Task goal
Report how many lines of the records below include the word "structure". Give nothing but the number.

======

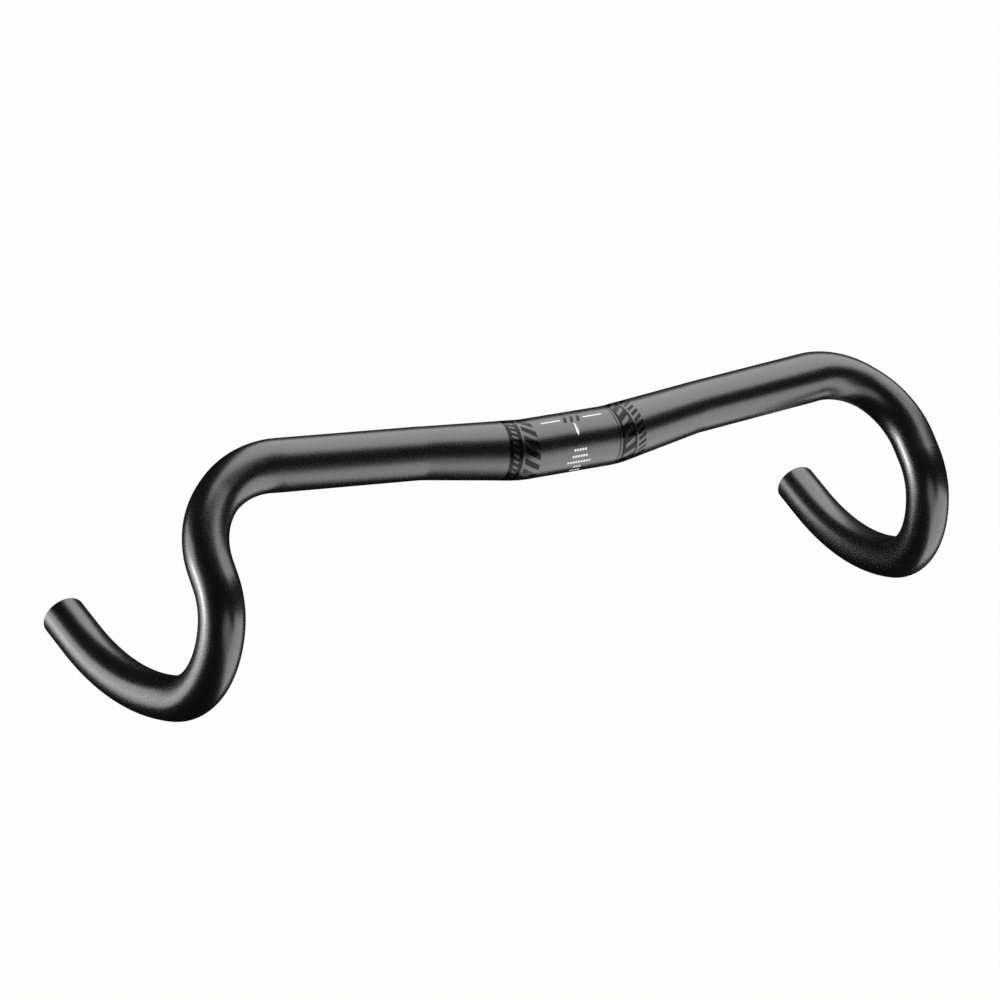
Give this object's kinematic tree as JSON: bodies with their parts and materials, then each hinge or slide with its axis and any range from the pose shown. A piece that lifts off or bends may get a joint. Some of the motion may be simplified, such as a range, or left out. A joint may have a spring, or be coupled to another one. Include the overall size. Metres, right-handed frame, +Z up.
{
  "type": "drop handlebar",
  "caption": "Black alloy drop handlebar with a thicker stem clamp section, slightly swept round tops, short reach, flared hooks and open bar ends.",
  "frame": {"origin": "middle of the stem clamp section, on its axis", "axes": "+X to the rider's right along the stem clamp axis, +Y forward in the direction of travel, +Z up with the tops level"},
  "size_m": [0.5006, 0.1212, 0.17],
  "materials": {
    "bar_black": "bead-blasted, black anodised satin",
    "gloss_mark": "gloss black film",
    "white_mark": "flat white ink"
  },
  "bodies": {
    "root": {"clamp_section": "bar_black", "right_inner_bend": "bar_black", "right_taper": "bar_black", "right_top": "bar_black", "right_shoulder": "bar_black", "right_ramp": "bar_black", "right_upper_hook": "bar_black", "right_lower_hook": "bar_black", "right_drop": "bar_black", "right_bar_end": "bar_black", "left_inner_bend": "bar_black", "left_taper": "bar_black", "left_top": "bar_black", "left_shoulder": "bar_black", "left_ramp": "bar_black", "left_upper_hook": "bar_black", "left_lower_hook": "bar_black", "left_drop": "bar_black", "left_bar_end": "bar_black", "right_bar_mark": "gloss_mark", "right_band_mark": "gloss_mark", "left_band_mark": "gloss_mark", "left_bar_mark": "gloss_mark", "centre_mark": "white_mark", "centre_bars": "gloss_mark", "angle_scale": "white_mark"}
  },
  "joints": []
}
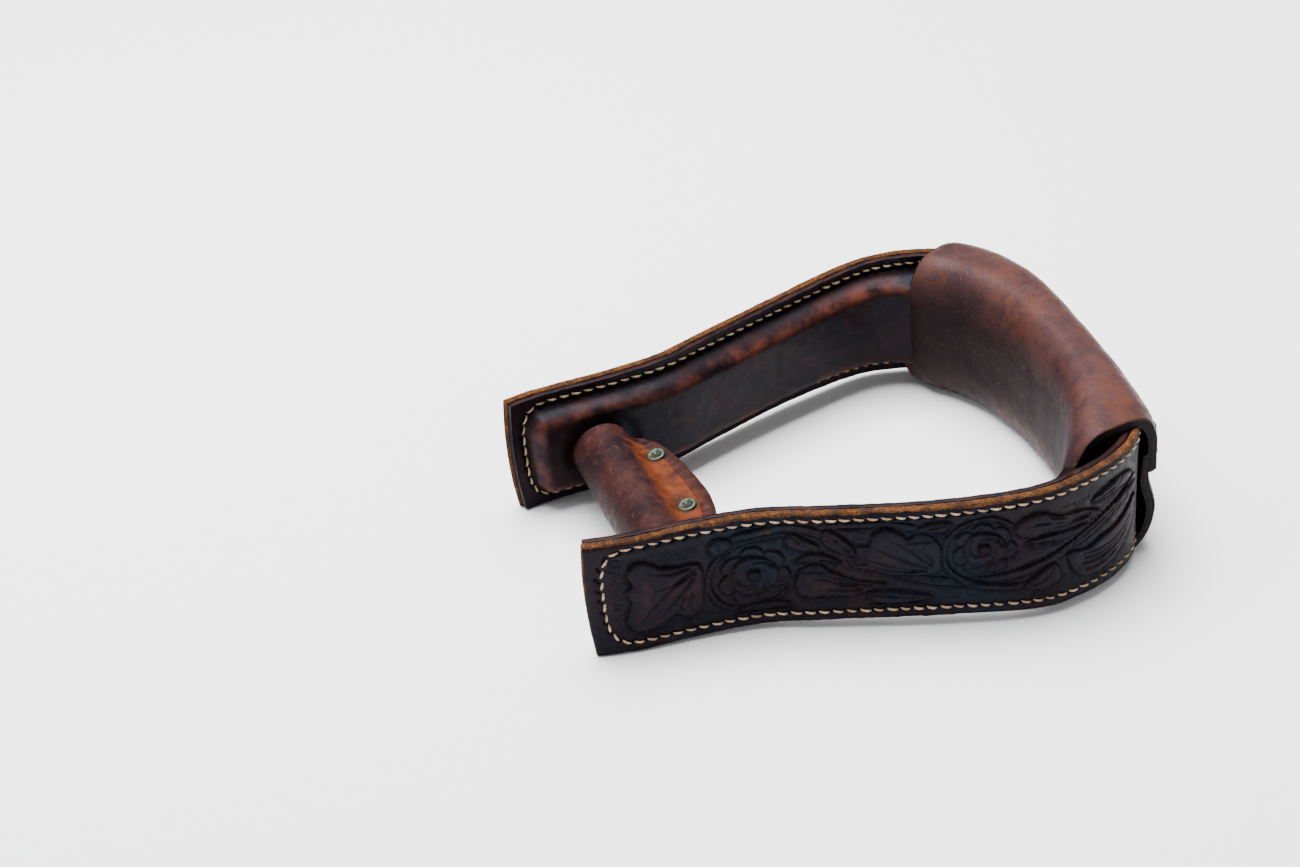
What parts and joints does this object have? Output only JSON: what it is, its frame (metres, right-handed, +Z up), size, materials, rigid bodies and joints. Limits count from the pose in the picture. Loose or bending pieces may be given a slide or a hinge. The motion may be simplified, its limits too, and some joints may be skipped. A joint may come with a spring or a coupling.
{
  "type": "western stirrup",
  "caption": "Bell-shaped western stirrup: bent wood covered in stitched leather, tooled on one side, with a laced tread cover and a turning leather sleeve on its bar.",
  "frame": {"origin": "middle of the object's box, on the surface it lies on", "axes": "+Z up with the stirrup lying on its side, +X from the bar end towards the tread, +Y along the bar towards the plain side"},
  "size_m": [0.22, 0.1754, 0.062],
  "materials": {
    "tooled_leather": "near-black purple-brown tooled leather, raw orange-brown edges",
    "plain_leather": "near-black smooth leather, dusty in places",
    "lining_leather": "dark red-brown moulded leather, glossy, worn along the shoulders",
    "cover_leather": "smooth red-brown leather, scuffed, black cut edges",
    "sleeve_leather": "red-brown leather, orange-tan on the flap",
    "lace": "dark flat leather lace",
    "thread": "waxed cream linen thread",
    "wood": "bare steam-bent hardwood",
    "steel": "plain steel",
    "rivet_metal": "brass with green patina"
  },
  "bodies": {
    "stirrup": {"bent_wood_frame": "wood", "tooled_outer_strap": "tooled_leather", "plain_outer_strap": "plain_leather", "tooled_side_lining": "lining_leather", "plain_side_lining": "lining_leather", "tooled_side_seam_top_thread": "thread", "tooled_side_seam_bobbin_thread": "thread", "plain_side_seam_top_thread": "thread", "plain_side_seam_bobbin_thread": "thread", "tread_cover": "cover_leather", "tread_cover_lace": "lace", "bar_bolt": "steel", "bar_bolt_nut": "steel", "tooled_side_bolt_washer": "steel", "plain_side_bolt_washer": "steel", "bar_spool": "wood"},
    "sleeve": {"bar_sleeve": "sleeve_leather", "tooled_side_sleeve_rivet": "rivet_metal", "plain_side_sleeve_rivet": "rivet_metal"}
  },
  "joints": [
    {"name": "sleeve_turn", "type": "hinge", "parent": "stirrup", "child": "sleeve", "pos_m": [-0.07501, 0, 0.0261], "axis": [0, 1, 0], "continuous": true}
  ]
}
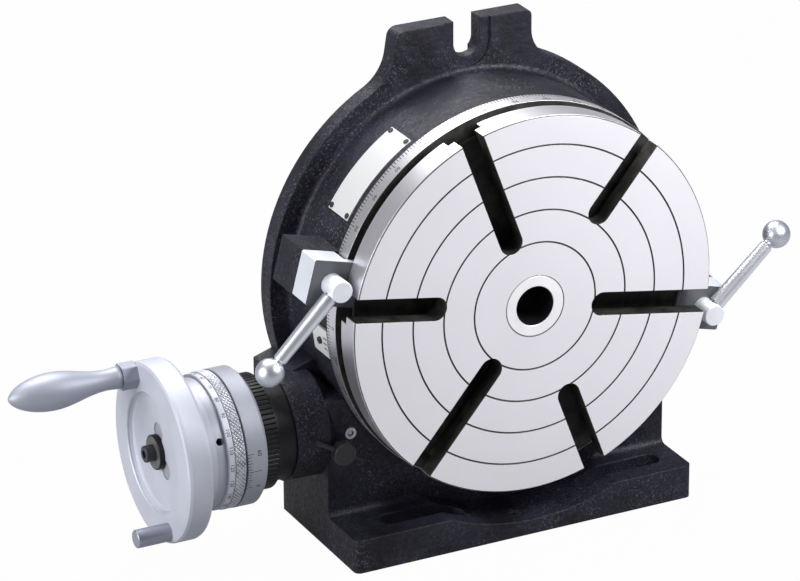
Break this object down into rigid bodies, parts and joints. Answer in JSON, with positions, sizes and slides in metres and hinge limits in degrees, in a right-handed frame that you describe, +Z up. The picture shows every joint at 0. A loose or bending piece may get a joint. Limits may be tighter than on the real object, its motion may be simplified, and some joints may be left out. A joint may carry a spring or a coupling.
{
  "type": "horizontal vertical rotary table",
  "caption": "Slotted round work table on an angle-shaped base, turned by a handwheel through a worm gear, with two lever clamps and graduated dials.",
  "frame": {"origin": "underside of the foot, below the table axis, in the middle plane of the worm wheel", "axes": "+Z up, +Y along the table axis from the table face to the rear seating face, +X to the right seen from the table face; the handwheel is toward -X"},
  "size_m": [0.6052, 0.151, 0.3775],
  "materials": {
    "black_casting": "black paint over casting, matte",
    "ground_steel": "finely turned and ground",
    "sleeve_steel": "hardened and ground",
    "bronze": "machined",
    "black_oxide": "black oxide, satin",
    "gloss_black": "gloss black",
    "satin_chrome": "satin chrome",
    "wheel_alloy": "turned, satin",
    "inner_steel": "machined",
    "plate_metal": "bare brushed plate"
  },
  "bodies": {
    "base": {"base_casting": "black_casting", "spindle_bush": "bronze", "name_plate": "plate_metal", "plate_rivets": "plate_metal", "index_plate": "satin_chrome", "oiler": "satin_chrome", "drain_plug": "black_oxide", "clamp_studs": "inner_steel"},
    "table": {"table_disc": "ground_steel", "spindle": "inner_steel", "hub_screws": "black_oxide", "taper_sleeve": "sleeve_steel", "worm_wheel": "bronze", "wheel_screws": "black_oxide", "spindle_nut": "inner_steel"},
    "sleeve": {"eccentric_sleeve": "gloss_black", "journal_bushes": "bronze", "vernier_ring": "satin_chrome"},
    "worm": {"worm_shaft": "inner_steel", "shaft_key": "inner_steel", "dial_hub": "satin_chrome", "dial_set_screw": "black_oxide", "handwheel": "wheel_alloy", "center_screw": "black_oxide", "center_washer": "black_oxide", "handle_pin": "satin_chrome", "balance_pin": "satin_chrome"},
    "dial": {"dial_ring": "satin_chrome"},
    "handle": {"handle_grip": "satin_chrome"},
    "left_clamp": {"left_clamp_block": "satin_chrome"},
    "left_lever": {"left_clamp_nut": "satin_chrome", "left_clamp_rod": "satin_chrome", "left_clamp_ball": "satin_chrome"},
    "right_clamp": {"right_clamp_block": "satin_chrome"},
    "right_lever": {"right_clamp_nut": "satin_chrome", "right_clamp_rod": "satin_chrome", "right_clamp_ball": "satin_chrome"},
    "lock": {"lock_screw": "black_oxide", "lock_bar": "black_oxide"}
  },
  "joints": [
    {"name": "table_spin", "type": "hinge", "parent": "base", "child": "table", "pos_m": [0, -0.03, 0.187], "axis": [0, 1, 0], "continuous": true},
    {"name": "sleeve_turn", "type": "hinge", "parent": "base", "child": "sleeve", "pos_m": [-0.19, 0.005, 0.094], "axis": [1, 0, 0], "range_deg": [0, 75]},
    {"name": "worm_spin", "type": "hinge", "parent": "sleeve", "child": "worm", "pos_m": [-0.24, 0, 0.094], "axis": [1, 0, 0], "continuous": true},
    {"name": "dial_set", "type": "hinge", "parent": "worm", "child": "dial", "pos_m": [-0.232, 0, 0.094], "axis": [1, 0, 0], "continuous": true},
    {"name": "handle_spin", "type": "hinge", "parent": "worm", "child": "handle", "pos_m": [-0.33, 0.02775, 0.14686], "axis": [1, 0, 0], "continuous": true},
    {"name": "lock_turn", "type": "hinge", "parent": "base", "child": "lock", "pos_m": [-0.143, -0.0465, 0.0835], "axis": [0, 1, 0], "range_deg": [-90, 0]},
    {"name": "left_clamp_slide", "type": "slide", "parent": "base", "child": "left_clamp", "axis": [0, 1, 0], "range_m": [-0.0002, 0.0003]},
    {"name": "left_lever_turn", "type": "hinge", "parent": "left_clamp", "child": "left_lever", "pos_m": [-0.15718, -0.068, 0.22824], "axis": [0, 1, 0], "range_deg": [-40, 60]},
    {"name": "right_clamp_slide", "type": "slide", "parent": "base", "child": "right_clamp", "axis": [0, 1, 0], "range_m": [-0.0002, 0.0003]},
    {"name": "right_lever_turn", "type": "hinge", "parent": "right_clamp", "child": "right_lever", "pos_m": [0.15718, -0.068, 0.14576], "axis": [0, 1, 0], "range_deg": [-40, 60]}
  ],
  "couplings": [
    {"joint": "table_spin", "follows": "worm_spin", "ratio": 0.011111},
    {"joint": "left_clamp_slide", "follows": "left_lever_turn", "m_per_rad": 0.00027852},
    {"joint": "right_clamp_slide", "follows": "right_lever_turn", "m_per_rad": 0.00027852}
  ]
}
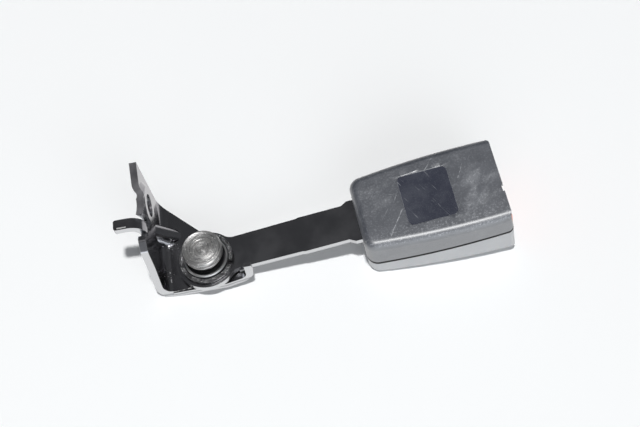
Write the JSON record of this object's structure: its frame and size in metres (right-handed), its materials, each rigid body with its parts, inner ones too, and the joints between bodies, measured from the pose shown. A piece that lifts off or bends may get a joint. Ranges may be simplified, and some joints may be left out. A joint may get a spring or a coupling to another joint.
{
  "type": "seat belt buckle",
  "caption": "Seat belt buckle on a flat steel stalk that pivots on an angled anchor bracket with a bolt hole and hook; end-release push button and tongue slot in a wedge-shaped two-part casing.",
  "frame": {"origin": "middle of the anchor bolt hole in the bracket's foot, half way through its wall", "axes": "+X runs along the stalk from the pivot to the buckle's mouth, +Z is the label side and is parallel to the pivot stud, +Y makes a right-handed set"},
  "size_m": [0.1873, 0.0648, 0.0664],
  "materials": {
    "black_steel": "black electro-coat over pressed steel, glossy, worn at the edges",
    "turned_steel": "bare turned steel, greyed",
    "bush_metal": "dark sintered metal with a worn bright lip",
    "spring_steel": "oiled spring steel",
    "zinc_steel": "zinc plated pressed steel",
    "cover_plastic": "fine grained moulded plastic, scuffed",
    "label_film": "blank satin film",
    "button_plastic": "orange red moulded plastic",
    "slide_plastic": "natural acetal"
  },
  "bodies": {
    "bracket": {"anchor_bracket": "black_steel", "pivot_stud": "turned_steel", "pivot_bush": "bush_metal", "thrust_washer": "bush_metal", "stud_tail_washer": "zinc_steel"},
    "stalk": {"buckle_arm": "black_steel", "spring_washer": "spring_steel", "frame_rivets": "zinc_steel", "latch_frame": "zinc_steel", "latch_pin": "zinc_steel", "back_cover": "cover_plastic", "front_cover": "cover_plastic", "blank_label": "label_film", "tongue_guide": "cover_plastic", "ejector_spring": "spring_steel", "button_springs": "spring_steel"},
    "button": {"press_button": "button_plastic"},
    "ejector": {"ejector": "slide_plastic"},
    "latch": {"latch_plate": "zinc_steel"},
    "lock": {"lock_bar": "zinc_steel"}
  },
  "joints": [
    {"name": "arm_pivot", "type": "hinge", "parent": "bracket", "child": "stalk", "pos_m": [0.02106, -0.02443, -0.024], "axis": [0, 0, 1], "range_deg": [0, 50]},
    {"name": "button_press", "type": "slide", "parent": "stalk", "child": "button", "axis": [-1, 0, 0], "range_m": [0, 0.005], "stiffness_N_per_m": 700, "springref_m": -0.0005, "deforming": ["button_springs"]},
    {"name": "ejector_slide", "type": "slide", "parent": "stalk", "child": "ejector", "axis": [-1, 0, 0], "range_m": [0, 0.012], "stiffness_N_per_m": 200, "springref_m": -0.001, "deforming": ["ejector_spring"]},
    {"name": "latch_turn", "type": "hinge", "parent": "stalk", "child": "latch", "pos_m": [0.11736, -0.02443, -0.0318], "axis": [0, -1, 0], "range_deg": [0, 7.52]},
    {"name": "lock_slide", "type": "slide", "parent": "stalk", "child": "lock", "axis": [0.9549, 0, 0.2971], "range_m": [0, 0.00945]}
  ],
  "couplings": [
    {"joint": "latch_turn", "follows": "ejector_slide", "rad_per_m": 10.908},
    {"joint": "lock_slide", "follows": "ejector_slide", "ratio": 0.78546}
  ]
}
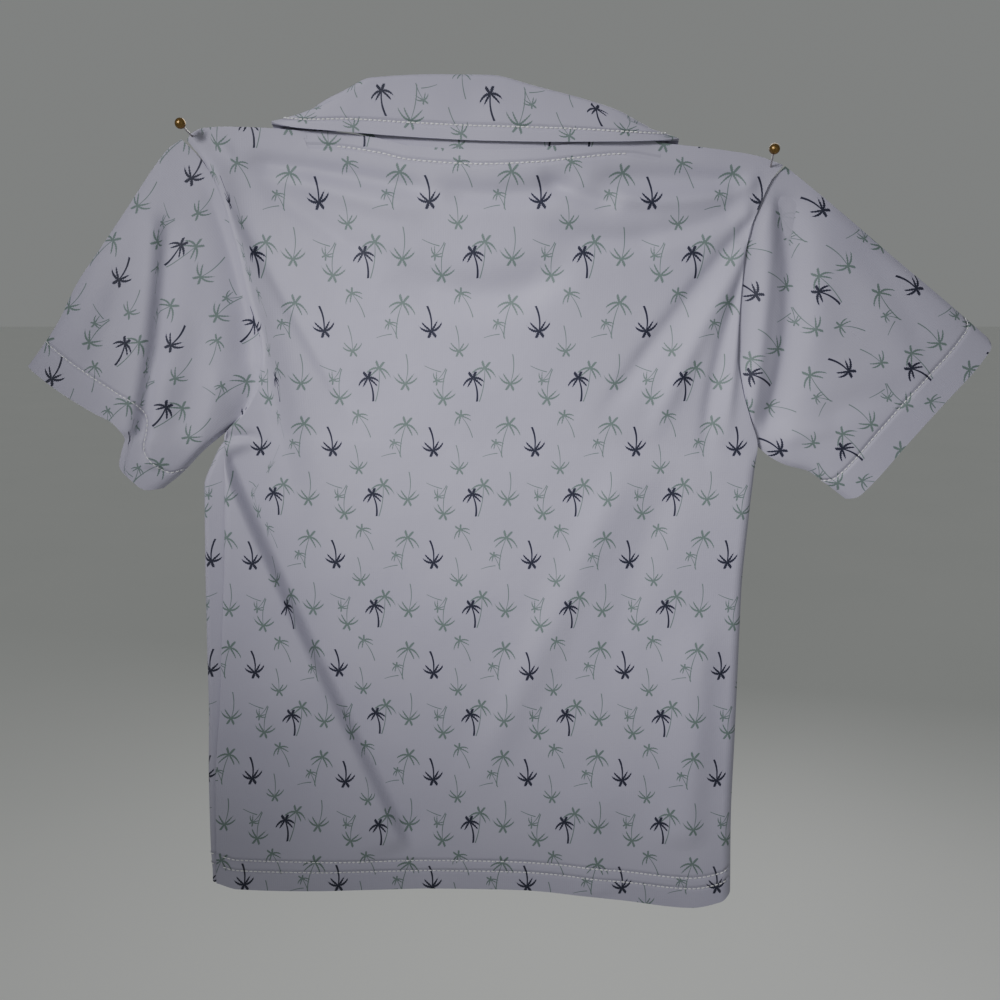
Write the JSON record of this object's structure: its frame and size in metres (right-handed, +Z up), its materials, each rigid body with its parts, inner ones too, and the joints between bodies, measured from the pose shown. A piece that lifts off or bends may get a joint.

======

Worked answer
2